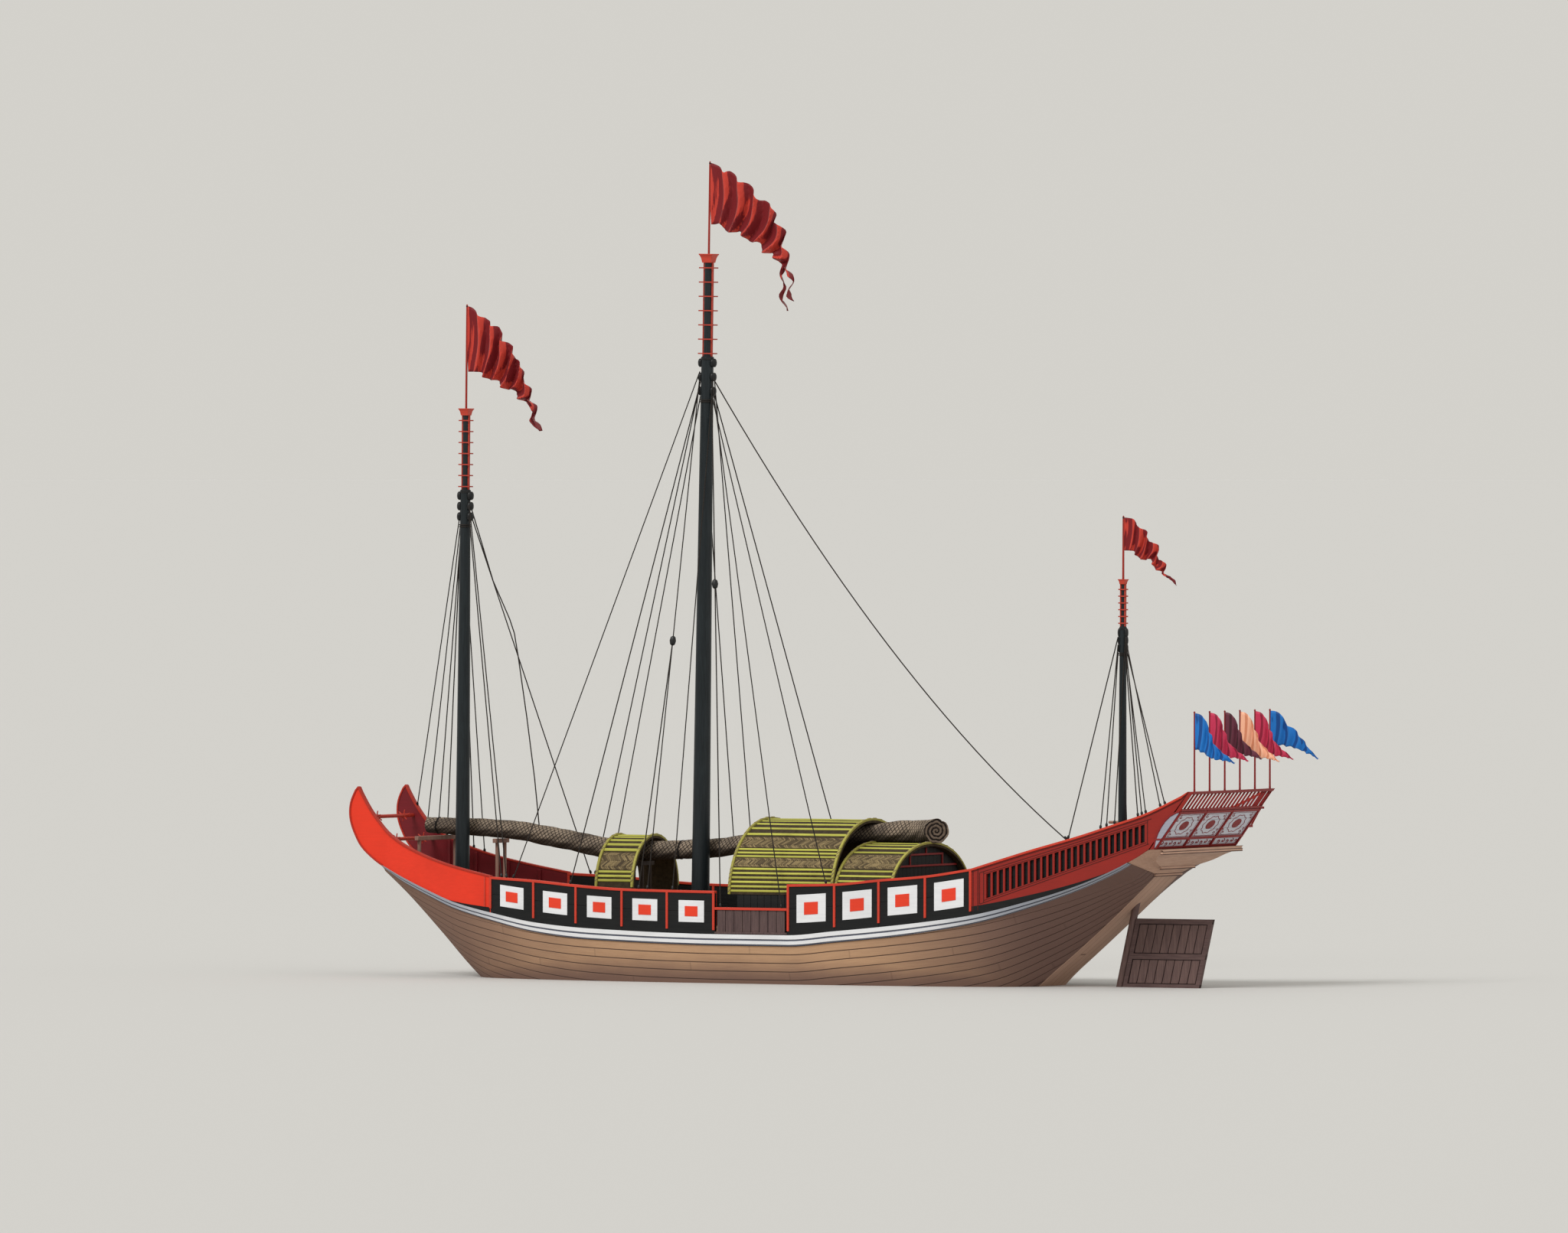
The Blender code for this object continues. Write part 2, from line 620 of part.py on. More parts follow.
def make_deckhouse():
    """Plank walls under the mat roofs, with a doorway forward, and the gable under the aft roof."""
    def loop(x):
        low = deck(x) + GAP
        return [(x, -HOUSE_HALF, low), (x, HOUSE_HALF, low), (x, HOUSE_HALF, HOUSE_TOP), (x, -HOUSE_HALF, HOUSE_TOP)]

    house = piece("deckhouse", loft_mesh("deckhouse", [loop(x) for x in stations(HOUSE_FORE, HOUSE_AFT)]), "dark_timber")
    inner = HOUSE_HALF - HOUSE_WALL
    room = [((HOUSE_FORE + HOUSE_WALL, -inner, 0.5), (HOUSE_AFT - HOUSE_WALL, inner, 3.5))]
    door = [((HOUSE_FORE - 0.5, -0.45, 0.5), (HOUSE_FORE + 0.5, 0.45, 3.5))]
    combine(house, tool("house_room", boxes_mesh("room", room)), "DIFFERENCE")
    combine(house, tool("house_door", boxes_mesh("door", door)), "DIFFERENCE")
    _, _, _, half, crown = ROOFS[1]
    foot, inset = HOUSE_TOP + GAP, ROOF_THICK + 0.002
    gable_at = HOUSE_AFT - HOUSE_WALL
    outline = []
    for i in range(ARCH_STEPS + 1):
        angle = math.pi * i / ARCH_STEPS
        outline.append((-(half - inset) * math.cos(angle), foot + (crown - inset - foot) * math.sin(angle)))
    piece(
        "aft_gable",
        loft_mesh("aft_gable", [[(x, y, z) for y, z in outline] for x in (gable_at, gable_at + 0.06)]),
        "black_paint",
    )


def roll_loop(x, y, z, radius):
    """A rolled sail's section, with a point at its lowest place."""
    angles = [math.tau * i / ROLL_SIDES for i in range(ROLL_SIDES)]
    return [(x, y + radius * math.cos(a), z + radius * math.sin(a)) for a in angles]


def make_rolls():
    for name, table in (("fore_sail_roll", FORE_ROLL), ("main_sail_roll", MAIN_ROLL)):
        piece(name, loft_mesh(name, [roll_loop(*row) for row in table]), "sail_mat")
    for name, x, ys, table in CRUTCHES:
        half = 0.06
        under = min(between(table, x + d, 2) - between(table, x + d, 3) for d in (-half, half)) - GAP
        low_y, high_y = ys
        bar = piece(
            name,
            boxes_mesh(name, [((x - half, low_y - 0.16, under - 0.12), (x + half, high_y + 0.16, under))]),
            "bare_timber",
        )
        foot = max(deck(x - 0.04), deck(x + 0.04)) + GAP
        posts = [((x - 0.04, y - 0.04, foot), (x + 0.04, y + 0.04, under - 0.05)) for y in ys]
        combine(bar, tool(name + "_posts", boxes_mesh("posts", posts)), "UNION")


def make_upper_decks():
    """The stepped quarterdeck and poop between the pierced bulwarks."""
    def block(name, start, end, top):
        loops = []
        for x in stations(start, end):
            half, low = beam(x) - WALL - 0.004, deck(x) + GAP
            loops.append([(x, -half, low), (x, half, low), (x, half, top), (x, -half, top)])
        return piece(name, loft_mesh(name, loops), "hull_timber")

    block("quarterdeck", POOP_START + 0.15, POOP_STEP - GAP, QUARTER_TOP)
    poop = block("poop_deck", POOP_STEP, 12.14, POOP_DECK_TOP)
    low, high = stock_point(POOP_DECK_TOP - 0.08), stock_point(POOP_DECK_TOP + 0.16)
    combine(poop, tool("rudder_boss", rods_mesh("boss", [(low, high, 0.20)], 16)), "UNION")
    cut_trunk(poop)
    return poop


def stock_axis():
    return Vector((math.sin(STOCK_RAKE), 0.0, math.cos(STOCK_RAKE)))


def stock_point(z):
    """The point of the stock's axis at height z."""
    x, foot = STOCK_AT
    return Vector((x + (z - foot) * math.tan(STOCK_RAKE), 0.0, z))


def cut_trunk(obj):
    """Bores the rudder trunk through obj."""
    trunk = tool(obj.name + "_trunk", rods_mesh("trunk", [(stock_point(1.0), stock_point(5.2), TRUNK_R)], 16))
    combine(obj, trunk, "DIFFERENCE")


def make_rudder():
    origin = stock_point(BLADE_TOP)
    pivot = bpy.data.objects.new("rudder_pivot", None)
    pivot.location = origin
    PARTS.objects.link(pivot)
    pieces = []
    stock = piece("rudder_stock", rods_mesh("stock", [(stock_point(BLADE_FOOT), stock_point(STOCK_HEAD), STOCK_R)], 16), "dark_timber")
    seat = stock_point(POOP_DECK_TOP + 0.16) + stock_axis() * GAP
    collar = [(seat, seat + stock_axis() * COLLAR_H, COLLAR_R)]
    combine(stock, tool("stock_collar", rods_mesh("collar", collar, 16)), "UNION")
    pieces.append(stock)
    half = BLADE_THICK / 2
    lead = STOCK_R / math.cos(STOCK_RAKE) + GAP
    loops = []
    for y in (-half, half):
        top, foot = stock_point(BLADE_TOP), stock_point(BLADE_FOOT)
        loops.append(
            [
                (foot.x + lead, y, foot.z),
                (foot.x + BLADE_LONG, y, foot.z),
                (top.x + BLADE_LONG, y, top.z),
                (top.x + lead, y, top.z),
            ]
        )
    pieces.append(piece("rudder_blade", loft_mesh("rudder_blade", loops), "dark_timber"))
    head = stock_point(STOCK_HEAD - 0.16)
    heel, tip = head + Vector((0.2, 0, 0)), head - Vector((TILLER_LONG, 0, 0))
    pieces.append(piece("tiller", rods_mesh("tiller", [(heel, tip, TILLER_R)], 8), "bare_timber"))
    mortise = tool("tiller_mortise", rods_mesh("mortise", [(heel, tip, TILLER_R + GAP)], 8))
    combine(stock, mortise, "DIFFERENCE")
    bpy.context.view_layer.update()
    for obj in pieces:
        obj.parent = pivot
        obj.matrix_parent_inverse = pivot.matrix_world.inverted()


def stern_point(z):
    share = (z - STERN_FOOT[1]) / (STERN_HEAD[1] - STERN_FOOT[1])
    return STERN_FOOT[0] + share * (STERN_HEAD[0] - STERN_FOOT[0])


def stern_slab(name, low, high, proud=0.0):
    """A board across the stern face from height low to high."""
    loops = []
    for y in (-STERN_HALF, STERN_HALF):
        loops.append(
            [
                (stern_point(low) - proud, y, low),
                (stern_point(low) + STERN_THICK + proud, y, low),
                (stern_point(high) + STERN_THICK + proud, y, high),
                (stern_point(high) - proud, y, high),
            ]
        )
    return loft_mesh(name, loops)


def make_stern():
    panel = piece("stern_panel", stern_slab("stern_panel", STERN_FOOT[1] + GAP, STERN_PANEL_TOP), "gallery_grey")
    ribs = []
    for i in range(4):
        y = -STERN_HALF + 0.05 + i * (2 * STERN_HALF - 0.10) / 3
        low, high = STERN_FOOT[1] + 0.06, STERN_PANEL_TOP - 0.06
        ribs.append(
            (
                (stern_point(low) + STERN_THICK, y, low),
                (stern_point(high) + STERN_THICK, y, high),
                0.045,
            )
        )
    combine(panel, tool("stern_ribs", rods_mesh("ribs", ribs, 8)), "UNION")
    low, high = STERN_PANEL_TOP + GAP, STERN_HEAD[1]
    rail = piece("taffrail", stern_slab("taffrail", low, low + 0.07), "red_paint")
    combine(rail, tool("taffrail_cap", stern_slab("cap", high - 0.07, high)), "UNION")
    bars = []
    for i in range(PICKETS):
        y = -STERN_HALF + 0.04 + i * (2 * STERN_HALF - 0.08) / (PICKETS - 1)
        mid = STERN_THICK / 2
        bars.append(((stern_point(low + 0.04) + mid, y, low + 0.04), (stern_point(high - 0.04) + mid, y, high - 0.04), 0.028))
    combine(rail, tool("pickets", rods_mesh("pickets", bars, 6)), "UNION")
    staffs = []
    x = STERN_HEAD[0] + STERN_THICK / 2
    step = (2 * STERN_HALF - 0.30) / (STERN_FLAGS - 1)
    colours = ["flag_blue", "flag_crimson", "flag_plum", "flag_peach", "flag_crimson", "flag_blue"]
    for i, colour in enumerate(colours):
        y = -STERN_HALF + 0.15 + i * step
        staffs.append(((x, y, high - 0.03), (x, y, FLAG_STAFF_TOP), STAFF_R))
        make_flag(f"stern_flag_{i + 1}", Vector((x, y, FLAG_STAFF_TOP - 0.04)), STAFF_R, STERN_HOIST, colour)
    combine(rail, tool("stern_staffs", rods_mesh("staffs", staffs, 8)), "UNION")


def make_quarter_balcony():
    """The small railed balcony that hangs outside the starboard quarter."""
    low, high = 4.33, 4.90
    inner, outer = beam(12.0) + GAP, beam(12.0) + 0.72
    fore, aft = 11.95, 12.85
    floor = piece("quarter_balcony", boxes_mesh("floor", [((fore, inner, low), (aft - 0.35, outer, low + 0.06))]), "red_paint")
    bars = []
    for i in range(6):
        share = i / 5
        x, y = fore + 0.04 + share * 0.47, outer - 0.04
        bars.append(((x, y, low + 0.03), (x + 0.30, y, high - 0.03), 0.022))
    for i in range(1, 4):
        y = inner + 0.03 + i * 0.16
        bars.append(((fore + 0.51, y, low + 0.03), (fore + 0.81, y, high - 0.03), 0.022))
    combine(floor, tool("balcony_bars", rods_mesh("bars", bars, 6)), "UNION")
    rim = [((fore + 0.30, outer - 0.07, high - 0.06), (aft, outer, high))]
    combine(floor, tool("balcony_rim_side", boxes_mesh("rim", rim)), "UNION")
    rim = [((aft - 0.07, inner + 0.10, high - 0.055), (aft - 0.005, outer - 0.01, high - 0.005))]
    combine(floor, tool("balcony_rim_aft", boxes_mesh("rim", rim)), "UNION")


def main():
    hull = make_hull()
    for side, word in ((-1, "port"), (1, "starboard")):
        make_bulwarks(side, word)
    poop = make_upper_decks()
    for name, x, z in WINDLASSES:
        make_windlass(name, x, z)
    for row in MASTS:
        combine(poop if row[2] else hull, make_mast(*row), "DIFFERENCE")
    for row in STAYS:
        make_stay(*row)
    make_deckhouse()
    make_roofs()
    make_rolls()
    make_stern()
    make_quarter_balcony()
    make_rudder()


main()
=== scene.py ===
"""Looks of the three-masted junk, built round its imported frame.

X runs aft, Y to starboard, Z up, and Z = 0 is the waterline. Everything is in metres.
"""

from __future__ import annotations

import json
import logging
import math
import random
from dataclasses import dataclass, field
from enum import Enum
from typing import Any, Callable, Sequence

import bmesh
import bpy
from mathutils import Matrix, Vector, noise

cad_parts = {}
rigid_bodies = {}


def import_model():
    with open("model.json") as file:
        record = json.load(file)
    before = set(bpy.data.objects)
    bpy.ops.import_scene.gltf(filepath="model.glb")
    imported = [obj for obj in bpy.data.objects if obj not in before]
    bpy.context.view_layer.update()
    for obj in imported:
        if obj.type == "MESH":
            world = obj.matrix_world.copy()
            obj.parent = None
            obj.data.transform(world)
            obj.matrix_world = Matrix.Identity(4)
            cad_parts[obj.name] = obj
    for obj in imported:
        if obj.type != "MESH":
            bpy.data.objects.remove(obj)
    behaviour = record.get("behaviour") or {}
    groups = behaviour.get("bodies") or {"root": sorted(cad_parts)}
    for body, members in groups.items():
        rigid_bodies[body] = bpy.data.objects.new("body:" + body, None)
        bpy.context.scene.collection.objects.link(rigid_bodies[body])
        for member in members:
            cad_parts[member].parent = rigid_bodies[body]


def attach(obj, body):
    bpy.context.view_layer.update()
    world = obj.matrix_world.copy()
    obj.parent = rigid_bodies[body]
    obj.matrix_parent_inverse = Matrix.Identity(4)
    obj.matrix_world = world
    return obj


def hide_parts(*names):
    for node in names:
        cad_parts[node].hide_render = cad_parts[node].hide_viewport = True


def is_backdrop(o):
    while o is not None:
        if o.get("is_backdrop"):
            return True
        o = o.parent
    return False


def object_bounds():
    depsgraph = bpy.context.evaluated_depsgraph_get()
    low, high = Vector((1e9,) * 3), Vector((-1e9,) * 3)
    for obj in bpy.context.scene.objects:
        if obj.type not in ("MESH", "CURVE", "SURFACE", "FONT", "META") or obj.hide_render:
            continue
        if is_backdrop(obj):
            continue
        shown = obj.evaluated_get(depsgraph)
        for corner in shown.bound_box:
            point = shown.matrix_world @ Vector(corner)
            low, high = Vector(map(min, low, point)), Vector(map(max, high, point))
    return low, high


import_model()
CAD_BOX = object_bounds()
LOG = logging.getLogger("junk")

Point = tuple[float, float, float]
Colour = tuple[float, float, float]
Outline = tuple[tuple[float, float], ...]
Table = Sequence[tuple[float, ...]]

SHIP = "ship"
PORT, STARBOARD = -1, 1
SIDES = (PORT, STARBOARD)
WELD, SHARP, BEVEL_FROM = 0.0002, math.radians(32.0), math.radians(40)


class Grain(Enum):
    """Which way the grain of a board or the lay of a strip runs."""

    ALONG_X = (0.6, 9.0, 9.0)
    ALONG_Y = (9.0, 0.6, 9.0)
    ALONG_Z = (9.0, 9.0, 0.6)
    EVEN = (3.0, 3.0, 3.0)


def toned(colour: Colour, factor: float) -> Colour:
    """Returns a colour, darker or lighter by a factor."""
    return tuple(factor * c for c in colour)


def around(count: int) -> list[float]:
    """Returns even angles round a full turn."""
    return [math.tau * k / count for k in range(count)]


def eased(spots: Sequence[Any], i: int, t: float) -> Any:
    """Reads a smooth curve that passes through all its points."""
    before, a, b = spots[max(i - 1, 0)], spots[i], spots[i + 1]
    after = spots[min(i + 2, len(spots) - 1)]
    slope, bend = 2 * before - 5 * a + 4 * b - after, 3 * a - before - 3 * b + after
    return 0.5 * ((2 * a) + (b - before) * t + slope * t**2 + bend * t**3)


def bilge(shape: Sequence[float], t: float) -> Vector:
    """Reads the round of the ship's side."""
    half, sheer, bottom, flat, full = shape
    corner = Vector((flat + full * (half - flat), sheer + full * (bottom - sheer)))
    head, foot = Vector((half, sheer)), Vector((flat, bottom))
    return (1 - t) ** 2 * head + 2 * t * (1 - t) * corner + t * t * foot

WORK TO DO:
The lines to return run from the one containing "for name, x, z" down to the one containing "record = json.load(file)"; give them exactly, both included, and no others.

TASK OUTPUT:
    for name, x, z in WINDLASSES:
        make_windlass(name, x, z)
    for row in MASTS:
        combine(poop if row[2] else hull, make_mast(*row), "DIFFERENCE")
    for row in STAYS:
        make_stay(*row)
    make_deckhouse()
    make_roofs()
    make_rolls()
    make_stern()
    make_quarter_balcony()
    make_rudder()


main()
=== scene.py ===
"""Looks of the three-masted junk, built round its imported frame.

X runs aft, Y to starboard, Z up, and Z = 0 is the waterline. Everything is in metres.
"""

from __future__ import annotations

import json
import logging
import math
import random
from dataclasses import dataclass, field
from enum import Enum
from typing import Any, Callable, Sequence

import bmesh
import bpy
from mathutils import Matrix, Vector, noise

cad_parts = {}
rigid_bodies = {}


def import_model():
    with open("model.json") as file:
        record = json.load(file)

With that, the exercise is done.